As an example, take a look at the "docker-compose.yml" file below for a USB based concentrator connecting to the North America cluster of TTN using CUPS protocol:

version: '2.0'
    image: xoseperez/basicstation:latest
    container_name: basicstation
    restart: unless-stopped
      - /dev/ttyUSB0
      MODEL: "RAK7371"
      DEVICE: "/dev/ttyUSB0"
      GW_RESET_GPIO: 0
      GATEWAY_EUI: "0011223344556677"
      TTN_REGION: "nam1"
      CUPS_KEY: "NNSXS...."


Running Basics Station on a WisGate Developer Gateway using Docker is not а complicated task, but the first time can be confusing if you are not used to Docker. It is also a little more involved than the UDP packet forwarder, since you need an API key, but you have an end-to-end security in return, so it pays off.

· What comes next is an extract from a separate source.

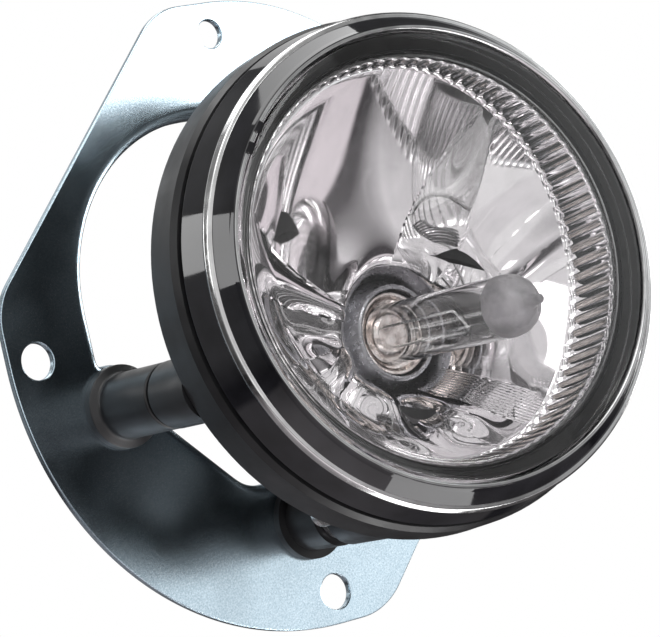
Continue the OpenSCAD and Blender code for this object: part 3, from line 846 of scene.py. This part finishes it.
def flute_ring():
    """Fluted wall in the frame of the lens, cut square to the beam where it stands on the reflector."""
    axes = LENS_FRAME.to_3x3()
    rise = Vector((-axes[1][0], -axes[1][1]))
    forward = -axes[1][2]
    columns, rows = FLUTES * 10, 10
    bm = bmesh.new()
    sections = []
    for i in range(columns):
        a = math.tau * i / columns
        u = Vector((math.cos(a), math.sin(a)))

        def foot(r):
            """Where the wall meets the reflector's ledge."""
            return (RIM_H + 0.05 - LENS_H - rise.dot(u) * r) / forward

        wave = 2 * abs(math.cos(a * FLUTES / 2)) - 1
        r = FLUTE_R + FLUTE_DEPTH * wave
        inner = [(r + 0.25, FLUTE_TOP_Z)]
        for k in range(rows + 1):
            f = k / rows
            z = FLUTE_TOP_Z - 0.3 + (foot(r) + 0.35 - FLUTE_TOP_Z + 0.3) * f
            inner.append((r, z))
        lip = r - 0.32
        inner += [(r - 0.12, foot(r) + 0.22), (lip, foot(lip) + 0.1), (lip, foot(lip))]
        loop = inner + [(FLUTE_BACK_R, foot(FLUTE_BACK_R)), (FLUTE_BACK_R, FLUTE_TOP_Z)]
        sections.append([bm.verts.new((rr * u.x, rr * u.y, z)) for rr, z in loop])
    rings(bm, sections)
    new_piece("flute_wall", bm, ["bright_reflector"], LENS_FRAME, "lamp", "flute_ring",
              sharp=50)


# ---------------------------------------------------------------- bulb

TIP_H = 61.5
BULB_R, BULB_WALL = 6.4, 0.75
COAT_H, COAT_SKIN, COAT_GAP = 50.3, 0.07, 0.005
GLASS_FOOT_H = 12.0
CUP_H = 9.0
FILAMENT_AT = (0.3, -2.8)
FILAMENT_H = (31.0, 36.4)
COIL_R, COIL_TURNS, COIL_STEPS, COIL_WIRE_R = 0.95, 9, 14, 0.15
LEAD_R = 0.27
RETURN_AT = (-2.6, 1.6)


def tube_nose():
    """Outline of the drawn tip of the tube, from the tip back."""
    return [(0.55, TIP_H - 0.08), (0.85, TIP_H - 0.45), (0.95, TIP_H - 1.2), (1.15, TIP_H - 2.2),
            (1.7, TIP_H - 3.2), (2.8, TIP_H - 4.2), (4.2, TIP_H - 5.2), (5.3, TIP_H - 6.5),
            (6.1, TIP_H - 8.3), (BULB_R, TIP_H - 10.2)]


def bulb_envelope(place):
    """The glass tube and the paint on its tip."""
    nose = tube_nose()
    bore = BULB_R - BULB_WALL
    inside = [(bore, TIP_H - 10.4), (5.3, TIP_H - 8.8), (4.4, TIP_H - 7.4), (3.1, TIP_H - 6.3),
              (1.6, TIP_H - 5.5), (0, TIP_H - 5.2)]
    glass = [(0, TIP_H)] + nose + [(BULB_R, GLASS_FOOT_H), (bore, GLASS_FOOT_H)] + inside
    new_piece("bulb_tube", lathe(glass, 96), ["bulb_glass"], place, "bulb", "bulb_glass",
              sharp=60)

    def over(points, distance):
        """An outline that lies a little outside the glass."""
        return [(r + distance, h + distance) for r, h in points]

    coat = ([(0, TIP_H + COAT_SKIN)] + over(nose, COAT_SKIN)
            + [(BULB_R + COAT_SKIN, COAT_H), (BULB_R + COAT_GAP, COAT_H)]
            + over(reversed(nose), COAT_GAP) + [(0, TIP_H + COAT_GAP)])
    new_piece("bulb_tip_paint", lathe(coat, 96), ["tip_paint"], place, "bulb", "bulb_tip_coat",
              sharp=60)


def bulb_wiring(place):
    """The coiled filament and the wires that hold it."""
    fx, fy = FILAMENT_AT
    low, high = FILAMENT_H
    last = COIL_TURNS * COIL_STEPS
    path = []
    for i in range(last + 1):
        a = math.tau * i / COIL_STEPS
        path.append((fx + COIL_R * math.cos(a), fy + COIL_R * math.sin(a),
                     low + (high - low) * i / last))
    bm = bmesh.new()
    wire(bm, path, COIL_WIRE_R, 8)
    new_piece("bulb_coil", bm, ["dark_metal"], place, "bulb", "bulb_filament", sharp=60)

    rx, ry = RETURN_AT
    foot, turn_h = GLASS_FOOT_H + 2, high + 1.6
    bm = bmesh.new()
    for route in (
            [(fx, fy, foot), (fx, fy, 24), (fx, fy + 0.1, 29.4), (fx + 0.5, fy, 30.5),
             (fx + 0.95, fy, 31)],
            [(rx, ry, foot), (rx, ry, 25), (rx, ry, turn_h - 0.8), (rx + 0.2, ry - 0.3, turn_h - 0.15),
             (rx + 0.7, ry - 1.0, turn_h), (fx - 0.4, fy + 1.0, turn_h),
             (fx + 0.4, fy + 0.4, turn_h - 0.3), (fx + 0.95, fy, high)],
            [(2.6, 1.8, foot), (2.6, 1.8, 20), (2.5, 1.7, 25)]):
        wire(bm, route, LEAD_R)
    new_piece("bulb_wires", bm, ["plated_steel"], place, "bulb", "bulb_leads", sharp=60)


def bulb_foot(place):
    """The metal cup that holds the tube, and the dark ring round it."""
    cup = soften([
        (0, CUP_H, 0), (8.7, CUP_H, 0.3), (8.75, 13.9, 0.35), (8.1, 13.9, 0.3), (7.3, 12.8, 0.6),
        (BULB_R + 0.1, 12.4, 0.2), (BULB_R + 0.1, GLASS_FOOT_H, 0), (4.8, GLASS_FOOT_H, 0),
        (4.8, 13.2, 0.6), (3.9, 14.0, 0.4), (0, 14.0, 0)])
    new_piece("bulb_cup", lathe(cup, 96), ["cup_metal"], place, "bulb", "bulb_collar")

    ring = soften([
        (9.2, 9.6, 0), (11.5, 9.6, 0), (11.5, 11.0, 0.5), (10.2, 14.9, 0.5), (9.7, 15.3, 0.3),
        (9.2, 15.1, 0.3)])
    new_piece("bulb_foot_ring", lathe(ring, 128), ["spring_steel"], place, "lamp", "bulb_shield")


make_camera()
make_world()
make_sweep()
make_lights()
finish_frame_nodes()
mounting_plate()
whiten_plate()
moulded_post("left", POST_LEFT)
moulded_post("right", POST_RIGHT)
aiming_screw()
bezel()
lens_glass()
flute_ring()
reflector()
for part in (bulb_envelope, bulb_wiring, bulb_foot):
    part(on_plate(BULB_AT))

bpy.context.scene.view_settings.view_transform = "Standard"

The huge benefit of Docker is that you can have many isolated services running alongside in your device and once you learn how to deploy one, deploying another becomes quite fast. Imagine having a standalone WisGate Developer with all you need to receive, persist and analyze the data from LoRaWAN sensors. Check these out:

  1. LoRa Basics™ Station for Docker
  2. The Things Stack LoRaWAN Network Server
  3. Node-RED low code programming environment for message processing
  4. InfluxDB  time series database
  5. Grafana dashboards

The Basics Station Docker image supports arm64 (like Raspberry Pi 4) and armv7 (like Raspberry Pi 2-3), but it also supports amd64 architectures common to most PCs out there. So, you can actually turn your laptop or workstation running Linux, MacOS or Windows 10+ into a LoraWAN gateway using a USB concentrator such as our RAK7271 or RAK7371 WisGate Developer Base concentrators.